Debeney progresse aussi, malgré l’acharnement de
l’adversaire qui a été renforcé et qui utilise, avec les organisations
défensives de 1917, une formidable artillerie.
La division Française du général Mathieu (55e, 112e
et 173e régiments
d’infanterie) mène battant l’ennemi par Arvillers et Fresnoy-les-Roye .
Le soir, toute la 1e armée Française est
aux abords de Roye, à Tilloloy, à Beauvraignes, Popincourt, Dancourt,
Villers-les-Roye .
Les allemands ont essayé, un moment, de contre-attaquer
par Villers-les-Roye, mais leur effort a été brisé et notre progression en a
été à peine ralentie.
Le 12 août au soir, Rawlinson a atteint les abords
de Bray-sur-Somme; Debeney a occupé les positions tenues par nous de 1914 à
1917, et Humbert a pénétré dans le parc du Plessier-de-Roye.
Le 14 août, il enlève même Ribécourt.
L’opération que le maréchal Foch a appelé “ l’aventure d’Amiens ” est terminée.

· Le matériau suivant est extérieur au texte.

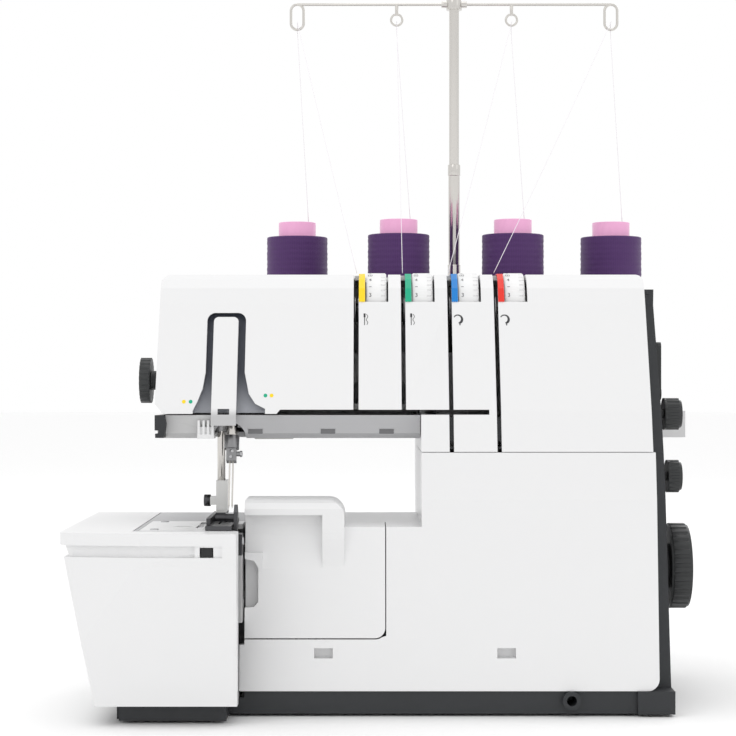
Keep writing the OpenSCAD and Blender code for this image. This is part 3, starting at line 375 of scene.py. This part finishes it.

C’est une belle victoire qu’il convient maintenant de ne pas pousser d’avantage, car les pertes qu’elle occasionnerai seraient hors de proportion avec les résultats à entrevoir.
Elle a d’ores et déjà largement dégagé Amiens, ainsi que la voie ferrée reliant cette ville à Paris; Résultat stratégique des plus importants, qui rend au Haut-commandement français la disposition de ses voies de rocade depuis la mer du Nord jusqu’à Verdun.
Comme le saillant de Château -Thierry (fin juillet), le saillant de Montdidier est réduit.
Enfin l’ennemi, dont 40 divisions allemandes ont été fortement éprouvées, a perdu plus de 30 000 prisonniers allemands et de 500 canons, tout cela entre les mains des Français et des Anglais.
Mais le maréchal Foch ne songe déjà plus à ceci.
Sans repos, calmement, inlassablement, il poursuit
son plan qui se déroule comme mû par un mécanisme d’horlogerie. “ Travail
d’horloge “ ( like clock work) disaient les Britanniques en parlant du maréchal
Foch.
Du 18 juillet au 12 août, Foch avait remporté deux
très grandes victoires stratégiques aux poches de Château-Thierry et d’Amiens.